Not stupid at all actually. IDE was an Intel relic that has persisted to this day purely because it is cheap. SCSI was what was used by pretty much everyone else. The downfall to SCSI is it is more expensive to buy the controllers and drives.

However SCSI has advantages over IDE:
- 7-14 devices per controller (depends on the type of controller, RAID controllers can actually go way beyond that limit)
- Can support devices other than just drives such as scanners and printers
- Faster than IDE
- Asyncronous operation of devices. IDE has to syncronize access, it can't run two devices at the same time.
- Drives on a SCSI chain can be hot swapped (added or removed while the machine is in operation)
- SCSI drives tend to be made better and last longer. I have a old 3.2 gig SCSI drive I bought over 10 years ago that still works just fine.

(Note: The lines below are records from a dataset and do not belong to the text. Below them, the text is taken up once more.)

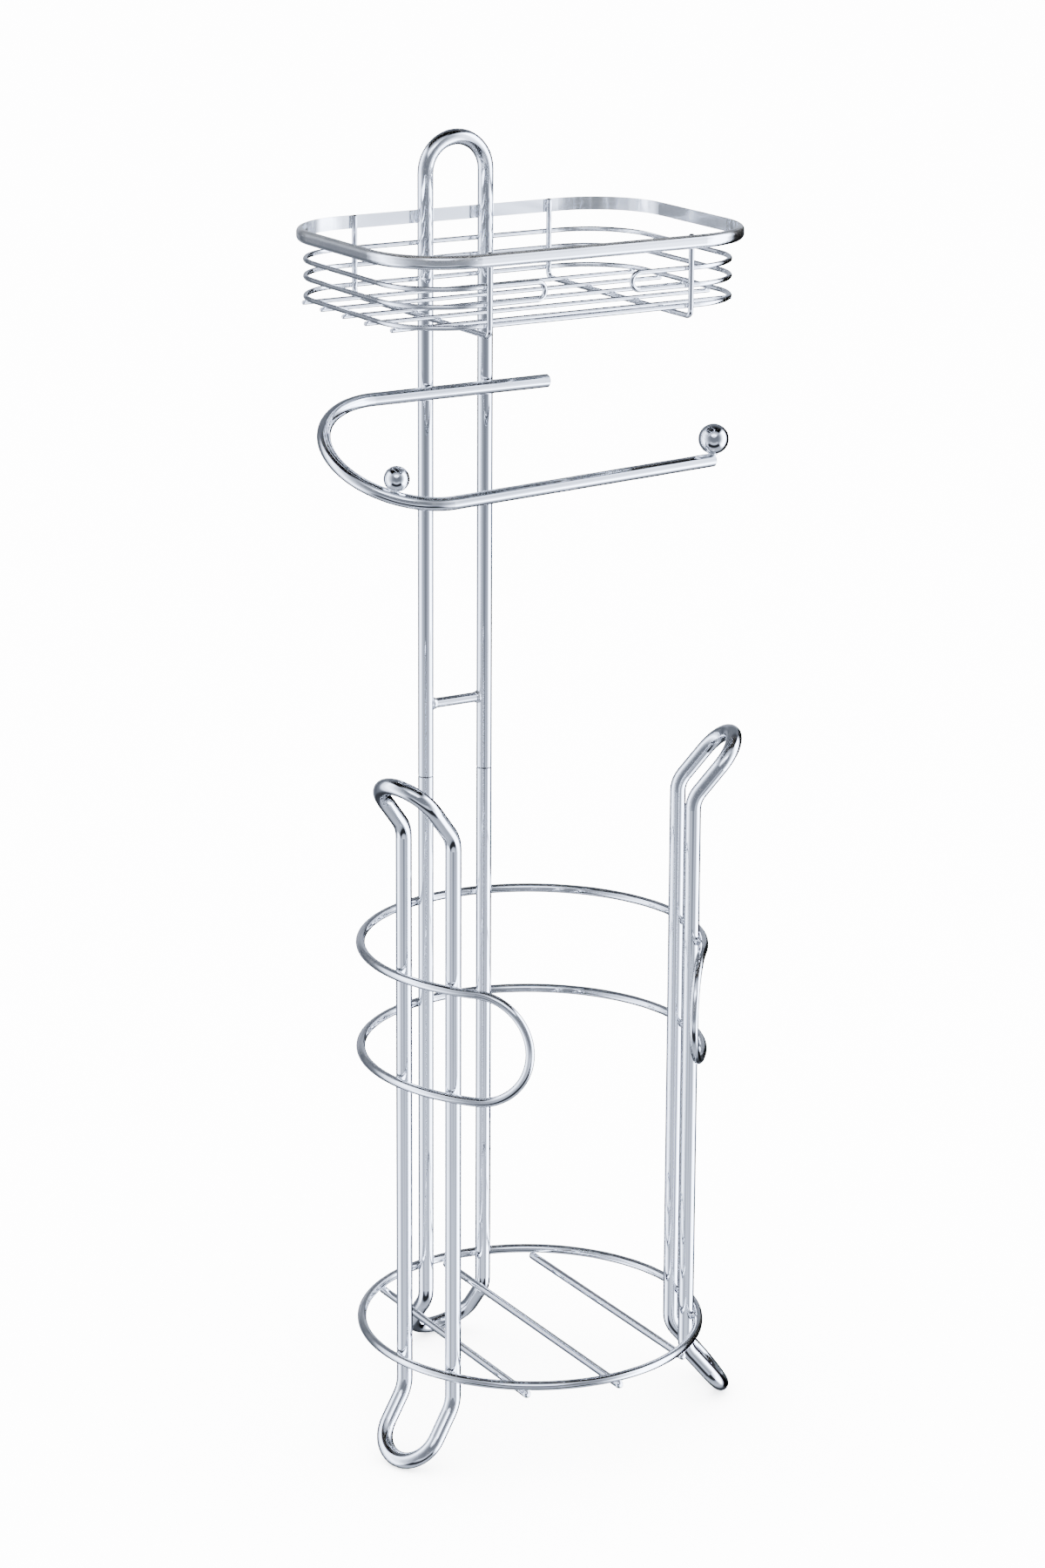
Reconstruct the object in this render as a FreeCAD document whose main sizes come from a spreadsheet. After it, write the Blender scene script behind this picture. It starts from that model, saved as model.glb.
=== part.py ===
import FreeCAD, Part
import Sketcher
import math
import os
import re

# Free-standing toilet paper holder of bent and welded chrome wire. Millimetres, +Z up, -Y to the front.
# The origin is on the floor, under the centre of the low hoop.

SIZES = [
    # Side legs, rear leg and upper frame
    ("tubeDia", 7, "outside of the leg rods and of the upper frame's tube"),
    ("boreDia", 5.1, "bore of the upper frame's tube, a running fit on the pins"),
    ("legGap", 28, "between the two centre lines of a side leg"),
    ("frameGap", 30, "between the two centre lines of the rear leg and the upper frame"),
    ("legAngle", 71, "side leg from the front of the hoop, seen from above"),
    ("legTopCorner", 282, "height where a side leg tilts outward"),
    ("legTopReach", 18.2, "from that corner to the centre of the leg's top bend"),
    ("footReach", 16.6, "from a foot's corner to the centre of its end bend"),
    ("legTilt", 40, "tilt of the leg ends from the vertical"),
    ("bendRadius", 12, "centre line of the tilted bends"),
    ("seamHeight", 277, "top of the rear leg"),
    ("seamGap", 0.3, "gap between the rear leg and the upper frame"),
    ("seamTaper", 0.2, "chamfer at the seams"),
    ("endTaper", 0.5, "chamfer at the cut ends of the arm and of the cross wires"),
    ("frameTop", 547, "centre of the upper frame's top bend"),
    ("rungDia", 4.5, "wire between the two tubes"),
    ("rungHeight", 310, "rung above the floor"),
    ("pinDia", 5, "joining pins"),
    ("pinLength", 40, "joining pins"),
    ("pinDepth", 20, "pin length pressed into the rear leg"),
    ("wireRound", 0.7, "rounding of small cut ends"),
    # Hoop, tray and guard rail
    ("hoopWire", 4, "wire of the hoop and of the guard rail"),
    ("hoopRadius", 75, "centre line of the hoop and of the guard rail"),
    ("hoopHeight", 42, "hoop above the floor"),
    ("barDia", 3.5, "tray bars"),
    ("barPitch", 39.6, "between the tray bars"),
    ("barOverhang", 1.5, "tray bar beyond the hoop's centre line"),
    ("barRound", 1.2, "rounding of the tray bars' ends"),
    ("railHeight", 169.3, "lower arc of the guard rail"),
    ("railSpacing", 48, "between the guard rail's arcs"),
    ("railAngle", 49, "end of the rail's arcs from the front of the hoop"),
    # Roll arm
    ("armDia", 6, "rod of the arm"),
    ("armHeight", 451.8, "arm where it crosses the upper frame"),
    ("armBackEnd", 43.4, "cut end of the back run, to the right of the middle"),
    ("armBendStart", 44.8, "start of the arm's bend, to the left of the middle"),
    ("armForward", 69.1, "from the back run forward to the front run"),
    ("armDrop", 32.4, "from the back run down to the front run"),
    ("armRise", 2.2, "climb of the front run"),
    ("armFrontEnd", 86, "end of the front run, to the right of the middle"),
    ("innerBallDia", 11, "ball on the arm's bend"),
    ("innerBallTurn", 140, "ball's place round the bend from its start"),
    ("outerBallDia", 13.3, "ball on the arm's free end"),
    ("ballSink", 0.4, "depth of the rod's seat in a ball"),
    # Basket
    ("rimHeight", 528, "middle of the rim band"),
    ("rimTall", 5.8, "height of the band"),
    ("rimThick", 2.5, "thickness of the band"),
    ("rimRound", 2.1, "rounding of the band's outside"),
    ("rimHalfWidth", 87.3, "middle of the band's thickness"),
    ("rimFront", 47.5, "middle of the band's thickness, forward of the middle"),
    ("rimCorner", 33.3, "corners of the band"),
    ("sideWireDia", 2.2, "side wire and base hoop"),
    ("sideHalfWidth", 82.55, "centre line of the side wire and base hoop"),
    ("sideFront", 42.75, "the same centre line, forward of the middle"),
    ("sideCorner", 28.6, "its corners"),
    ("sideHeight", 516.5, "upper level of the side wire"),
    ("sideSpacing", 7.3, "between its two levels"),
    ("sideGap", 49.3, "between its two end bends at the front"),
    ("baseHoopHeight", 500.6, "base hoop of the basket"),
    ("floorDia", 2, "floor wires"),
    ("floorFirst", -23.7, "front floor wire"),
    ("floorPitch", 19.25, "between the floor wires"),
    ("floorCount", 5, "floor wires"),
    ("floorOverhang", 2, "floor wire beyond the base hoop's centre line"),
    ("crossDia", 2.4, "cross wires"),
    ("crossPlace", 48.6, "cross wires left and right of the middle"),
    ("crossBend", 3, "centre line of a cross wire's two bends"),
    ("crossProud", 0.3, "cross wire's front end above the rim"),
]

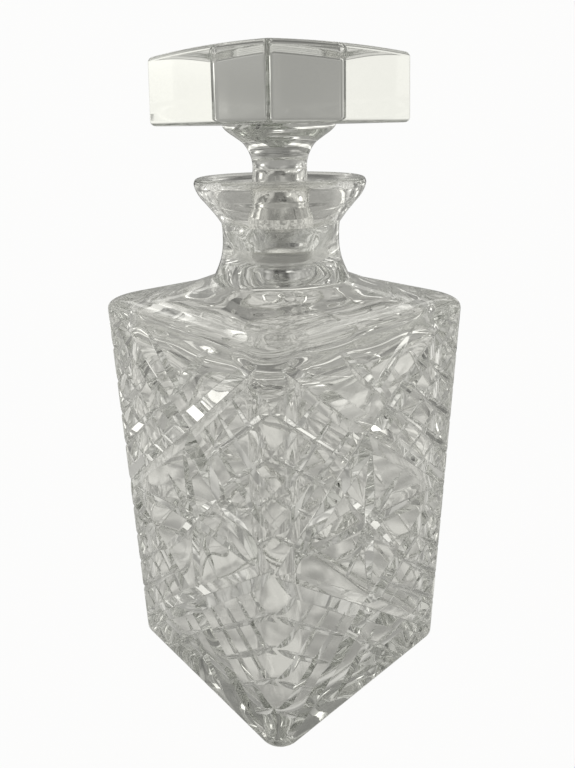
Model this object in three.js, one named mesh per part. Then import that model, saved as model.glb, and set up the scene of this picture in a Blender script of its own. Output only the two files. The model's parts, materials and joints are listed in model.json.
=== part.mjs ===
// Square liquor decanter with a square block stopper, in millimetres, +Z up.
// Origin: centre of the flat base, on the surface that the bottle stands on.
// The four faces look along +X, -X, +Y and -Y.
//
// Two pieces of solid glass:
//   decanter_body  hollow square bottle: walls, thick base, shoulder, neck,
//                  ground seat and wide pouring lip in one piece
//   stopper        square block head, waisted stem and tapered ground peg
import * as THREE from 'three';

// ---- driving dimensions ---------------------------------------------------

// body, outside
const BASE_SIDE = 90.0;        // across the flats, just above the base bevel
const SHOULDER_SIDE = 92.4;    // across the flats at SHOULDER_REF_Z: the walls lean out a little
const SHOULDER_REF_Z = 143.9;
const EDGE_R = 8.2;            // plan radius of the four upright edges
const BASE_BEVEL = 2.0;        // bevel round the base
const EDGE_START_Z = 139.9;    // where the wall starts to roll over into the shoulder
const SHOULDER_Z = 145.0;      // shoulder just inside that roll
const SHOULDER_ROLL = 7.2;     // horizontal depth of the roll
const NECK_FOOT_R = 23.6;      // where the shoulder meets the neck's fillet
const NECK_FOOT_Z = 151.6;
const NECK_R = 19.6;           // narrowest outside radius of the neck
const RIM_R = 28.2;            // widest radius of the pouring lip
const RIM_Z = 184.4;           // top of the lip

// body, inside
const WALL = 7.4;              // side wall thickness
const FLOOR_Z = 8.0;           // inside floor: the base is thicker than the walls
const CAVITY_EDGE_R = 6.5;     // plan radius of the cavity's upright edges
const CAVITY_TOP_Z = 126.0;    // where the cavity's walls start to close in to its domed ceiling
const SEAT_TOP_Z = 161.5;      // ground seat in the neck, a 1:10 cone
const SEAT_TOP_R = 10.78;
const SEAT_END_Z = 156.8;
const SEAT_END_R = 10.54;

// stopper
const PEG_GAP = 0.3;           // clearance between the peg and its seat
const PEG_END_Z = 157.2;
const PEG_BEVEL = 0.7;
const BULGE_R = 10.95;         // widest part of the peg, in the open lip
const BULGE_Z = 172.5;
const WAIST_R = 8.9;           // narrowest part of the stem
const WAIST_Z = 188.7;
const HEAD_SIDE_BOTTOM = 59.6; // block head, across the flats at the bottom
const HEAD_SIDE_TOP = 58.4;    // and at the top
const HEAD_Z0 = 200.2;         // underside of the head
const HEAD_Z1 = 220.7;         // top edges of the head
const HEAD_EDGE = 1.5;         // rounding of the head's edges
const HEAD_CORNER_R = 1.8;     // plan radius of the head's upright edges
const CROWN = 0.95;            // the top face is a shallow dome, so the head is lowest at its four corners
const DOME = 0.0009;           // how fast that dome falls away: mm per square mm of radius

// ---- sections -------------------------------------------------------------

// Directions round the axis, closer together at the corners of the square.
function directions(octant) {
  const q = octant.concat(octant.slice(1, -1).reverse().map((d) => 90 - d));
  const all = [];
  for (let k = 0; k < 4; k++) for (const d of q) all.push(THREE.MathUtils.degToRad(d + 90 * k));
  return all;
}
const BODY_DIRS = directions([0, 12, 23, 32, 38.6, 41.2, 43.1, 45]);
const STOPPER_DIRS = directions([0, 15, 30, 42, 45]);

// Distance from the axis to a rounded square (half side a, corner radius rc).
function reach(t, a, rc) {
  const u = Math.abs(((t + Math.PI / 4) % (Math.PI / 2)) - Math.PI / 4);
  const c = a - Math.min(rc, a - 1e-6);
  if (u <= Math.atan2(c, a) || a - c < 1e-3) return a / Math.cos(u);
  const b = c * (Math.cos(u) + Math.sin(u));
  const r = a - c;
  return b + Math.sqrt(Math.max(r * r - (2 * c * c - b * b), 0));
}

// One closed skin through a list of sections [half side, corner radius, z],
// from a centre point at the first section's height to one at the last.
// lift(r, z) can move a point up or down by its distance from the axis.
function loft(sections, dirs, z0, z1, lift = (r, z) => z) {
  const n = dirs.length;
  const pos = [0, 0, z0];
  for (const [a, rc, z] of sections) {
    for (const t of dirs) {
      const r = reach(t, a, rc);
      pos.push(r * Math.cos(t), r * Math.sin(t), lift(r, z));
    }
  }
  pos.push(0, 0, z1);
  const last = pos.length / 3 - 1;
  const idx = [];
  for (let k = 0; k < n; k++) idx.push(0, 1 + ((k + 1) % n), 1 + k);
  for (let i = 0; i < sections.length - 1; i++) {
    const o = 1 + i * n, p = o + n;
    for (let k = 0; k < n; k++) {
      const m = (k + 1) % n;
      idx.push(o + k, o + m, p + m, o + k, p + m, p + k);
    }
  }
  const o = last - n;
  for (let k = 0; k < n; k++) idx.push(last, o + k, o + ((k + 1) % n));
  const g = new THREE.BufferGeometry();
  g.setAttribute('position', new THREE.Float32BufferAttribute(pos, 3));
  g.setIndex(idx);
  g.computeVertexNormals();
  return g;
}

const round = (r, z) => [r, r, z];
const mix = (a, b, t) => a + (b - a) * t;

// ---- body -----------------------------------------------------------------

function bodySections() {
  const s = [];
  const half = (z) => mix(BASE_SIDE, SHOULDER_SIDE, (z - BASE_BEVEL) / (SHOULDER_REF_Z - BASE_BEVEL)) / 2;

  // base bevel and wall
  const h0 = BASE_SIDE / 2;
  s.push([h0 - BASE_BEVEL, EDGE_R - BASE_BEVEL, 0]);
  s.push([h0 - 0.55, EDGE_R - 0.55, 0.6]);
  s.push([h0, EDGE_R, BASE_BEVEL]);
  s.push([half(EDGE_START_Z), EDGE_R, EDGE_START_Z]);

  // roll of the shoulder's edge, then the shoulder closing to a circle
  const a0 = half(EDGE_START_Z);
  const corner = (a) => mix(EDGE_R, NECK_FOOT_R, ((a0 - a) / (a0 - NECK_FOOT_R)) ** 0.8);
  for (let i = 1; i <= 4; i++) {
    const t = (Math.PI / 2) * (i / 4);
    const a = a0 - SHOULDER_ROLL * (1 - Math.cos(t) ** 0.7);
    s.push([a, corner(a), mix(EDGE_START_Z, SHOULDER_Z, Math.sin(t) ** 0.7)]);
  }
  const a1 = a0 - SHOULDER_ROLL;
  for (let i = 1; i <= 4; i++) {
    const t = i / 4;
    const a = mix(a1, NECK_FOOT_R, t);
    s.push([a, Math.min(corner(a), a), mix(SHOULDER_Z, NECK_FOOT_Z, t ** 1.4)]);
  }

  // neck and flared lip, outside
  s.push(round(22.3, 153.9), round(21.2, 156.4), round(20.25, 159.4), round(NECK_R + 0.05, 162.8));
  s.push(round(NECK_R, 168.4), round(19.8, 170.0), round(21.9, 173.0), round(24.6, 176.3));
  s.push(round(26.8, 178.9), round(27.9, 181.3), round(RIM_R, 182.6), round(27.8, 183.8), round(26.6, RIM_Z));

  // lip and funnel, inside
  s.push(round(24.2, RIM_Z), round(23.2, 183.3), round(22.3, 180.8), round(20.6, 177.0));
  s.push(round(18.2, 173.0), round(15.6, 169.6), round(12.9, 165.2), round(11.3, 162.7));

  // ground seat, then the cavity opening out under the shoulder
  s.push(round(SEAT_TOP_R, SEAT_TOP_Z), round(SEAT_END_R, SEAT_END_Z));
  s.push(round(11.2, 156.1), round(13.2, 154.6), round(16.4, 152.3), round(20.2, 149.5));
  s.push([25.0, 23.0, 146.2], [30.8, 17.5, 143.2], [35.2, 11.8, 138.5]);
  const c = half(CAVITY_TOP_Z) - WALL;
  s.push([c - 0.3, CAVITY_EDGE_R + 1.1, 132.5], [c, CAVITY_EDGE_R, CAVITY_TOP_Z]);
  const w = half(17) - WALL;
  s.push([w, CAVITY_EDGE_R, 17.0], [w - 0.7, CAVITY_EDGE_R - 0.3, 12.2], [w - 2.8, CAVITY_EDGE_R - 1.0, 9.3]);
  s.push([w - 6.5, CAVITY_EDGE_R - 2.0, FLOOR_Z]);
  return s;
}

// ---- stopper --------------------------------------------------------------

function stopperSections() {
  const seat = (z) => mix(SEAT_TOP_R, SEAT_END_R, (SEAT_TOP_Z - z) / (SEAT_TOP_Z - SEAT_END_Z));
  const s = [];
  // peg, from its lower end up to the bulge
  s.push(round(seat(PEG_END_Z) - PEG_GAP - PEG_BEVEL, PEG_END_Z));
  s.push(round(seat(PEG_END_Z) - PEG_GAP, PEG_END_Z + PEG_BEVEL));
  s.push(round(seat(SEAT_TOP_Z) - PEG_GAP, SEAT_TOP_Z));
  s.push(round(BULGE_R - 0.15, 167.5), round(BULGE_R, BULGE_Z), round(10.4, 176.0));
  // stem
  s.push(round(9.5, 180.5), round(9.05, 184.6), round(WAIST_R, WAIST_Z), round(9.7, 191.4));
  s.push(round(11.3, 194.2), round(14.2, 196.5), round(16.5, 198.1), round(17.7, 199.2), round(18.2, HEAD_Z0 - 0.1));
  // underside, sides and crowned top of the block head
  const b = HEAD_SIDE_BOTTOM / 2, t = HEAD_SIDE_TOP / 2;
  s.push([b - HEAD_EDGE, HEAD_CORNER_R * 0.6, HEAD_Z0]);
  s.push([b - 0.45, HEAD_CORNER_R * 0.85, HEAD_Z0 + 0.45]);
  s.push([b, HEAD_CORNER_R, HEAD_Z0 + HEAD_EDGE]);
  s.push([t, HEAD_CORNER_R, HEAD_Z1 - HEAD_EDGE]);
  s.push([t - 0.45, HEAD_CORNER_R * 0.85, HEAD_Z1 - 0.45]);
  s.push([t - HEAD_EDGE, HEAD_CORNER_R * 0.6, HEAD_Z1]);
  s.push([t * 0.8, 3, HEAD_Z1], [t * 0.55, 5, HEAD_Z1], [t * 0.3, 6, HEAD_Z1]);
  return s;
}

// The dome: everything at the head's top edge follows it.
const dome = (r, z) => (z > HEAD_Z1 - 2 * HEAD_EDGE ? z + CROWN - DOME * r * r : z);

// ---- assembly -------------------------------------------------------------

const bodyGlass = new THREE.MeshStandardMaterial({
  name: 'body_glass', color: new THREE.Color(0.90, 0.91, 0.90), roughness: 0.02, metalness: 0,
  transparent: true, opacity: 0.35,
});
const stopperGlass = new THREE.MeshStandardMaterial({
  name: 'stopper_glass', color: new THREE.Color(0.92, 0.93, 0.92), roughness: 0.02, metalness: 0,
  transparent: true, opacity: 0.35,
});

const decanter = new THREE.Group();
decanter.name = 'liquor_decanter';

const body = new THREE.Mesh(loft(bodySections(), BODY_DIRS, 0, FLOOR_Z), bodyGlass);
body.name = 'decanter_body';
decanter.add(body);

const stopper = new THREE.Mesh(loft(stopperSections(), STOPPER_DIRS, PEG_END_Z, HEAD_Z1 + CROWN, dome), stopperGlass);
stopper.name = 'stopper';
decanter.add(stopper);

export default decanter;
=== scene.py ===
import json
import math

import bmesh
import bpy
import numpy as np
from mathutils import Matrix, Vector

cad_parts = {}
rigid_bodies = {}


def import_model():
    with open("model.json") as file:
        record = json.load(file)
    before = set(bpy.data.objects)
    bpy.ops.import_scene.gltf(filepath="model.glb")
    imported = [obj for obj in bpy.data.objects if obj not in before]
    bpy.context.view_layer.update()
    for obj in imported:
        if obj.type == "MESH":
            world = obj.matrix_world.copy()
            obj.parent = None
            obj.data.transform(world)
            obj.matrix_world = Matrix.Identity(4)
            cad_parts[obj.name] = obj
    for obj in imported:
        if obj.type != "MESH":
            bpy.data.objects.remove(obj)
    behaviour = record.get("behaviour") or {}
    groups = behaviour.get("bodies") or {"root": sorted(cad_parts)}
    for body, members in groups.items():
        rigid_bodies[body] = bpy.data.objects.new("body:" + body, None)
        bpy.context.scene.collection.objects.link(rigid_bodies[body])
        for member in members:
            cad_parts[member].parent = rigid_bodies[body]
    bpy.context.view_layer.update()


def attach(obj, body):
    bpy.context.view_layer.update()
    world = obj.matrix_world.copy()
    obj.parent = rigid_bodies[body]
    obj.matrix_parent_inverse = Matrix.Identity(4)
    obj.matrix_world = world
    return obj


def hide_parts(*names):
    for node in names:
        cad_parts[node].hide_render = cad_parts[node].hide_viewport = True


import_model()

MM = 0.001
scene = bpy.context.scene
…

Apple had been using SCSI in macintosh's since the very first model. It's just not a big surprise they would still be using it in the G3. In fact, I believe the higher end Mac's still use it. It's a far superior interface to IDE in terms of capabilities, it's just too expensive for the typical computer user. But for the person buying a high end machine where cost isn't much of an issue, SCSI is a better option.

Robert Andersson
2004-Nov-10, 06:14 PM
Not stupid at all actually. ...

However SCSI has advantages over IDE:
Exactly what I was about to say, but because you did I must take the other side ;). It could be considered stupid to use SCSI, since your avarage Mac user has about zero need for all its advantages (except perhaps the arguably lesser crash frequency). Having said that, I go for SCSI over (E)IDE any day; I need the advantages. :)

Tranquility
2004-Nov-10, 07:02 PM
Dunno, it works for servers and really high performance computing, but I have trouble justifying a 36 GB 15,000 rpm Seagate Cheetah for 330$ for a normal desktop user.